10. Sri Venkateswarlu, learned Counsel submits that if the construction adopted by the Supreme Court is given effect to, it would be quite likely that the Management would manipulate to maneuver with the rival unions and tie down against the interests of the workmen in liaison with that union and that it leads to industrial unrest which is not the object of the Act. I find it difficult to accept this contention. The possibility may be there. But so long as the request has espoused the cause of the workmen and on the basis thereof, the Labour Officer issued notice for conciliation under Section 12(1) and the proceedings were initiated and during the conciliation proceedings when a settlement is arrived at, then in the light of the law, the settlement is binding on all workmen irrespective of the fact whether they are parties to the settlement or members of the union that espoused the cause.

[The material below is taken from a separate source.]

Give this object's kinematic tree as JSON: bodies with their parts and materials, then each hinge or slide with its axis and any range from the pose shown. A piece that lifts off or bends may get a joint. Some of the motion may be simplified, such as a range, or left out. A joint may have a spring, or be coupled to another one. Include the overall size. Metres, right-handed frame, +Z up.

11. Admittedly 1960 is the base. 252 points is agreed to be the base as on 1st April, 1974. Item-1 of the settlement postulates that variable D.A. is Rs. 82/-. If that is the base taken, then the calculation to be adopted is on the basis of rise or fall of the price index above 252 points, It is not the finding of the Court below that this method is not correct one. On the other hand the finding arrived at by the Labour Court is that payment was not made as per the Wage Board recommendations. In view of the settlement arrived at by the parties under Section 12(3), the recommendation made by the Board is not binding on the management. Therefore, the calculation adopted by the Labour Court in that regard basing on the Wage Board recommendation is clearly illegal.
12. The writ petitions are accordingly allowed, but in the circumstances, without costs. Advocate's fee; Rs. 250/- in each.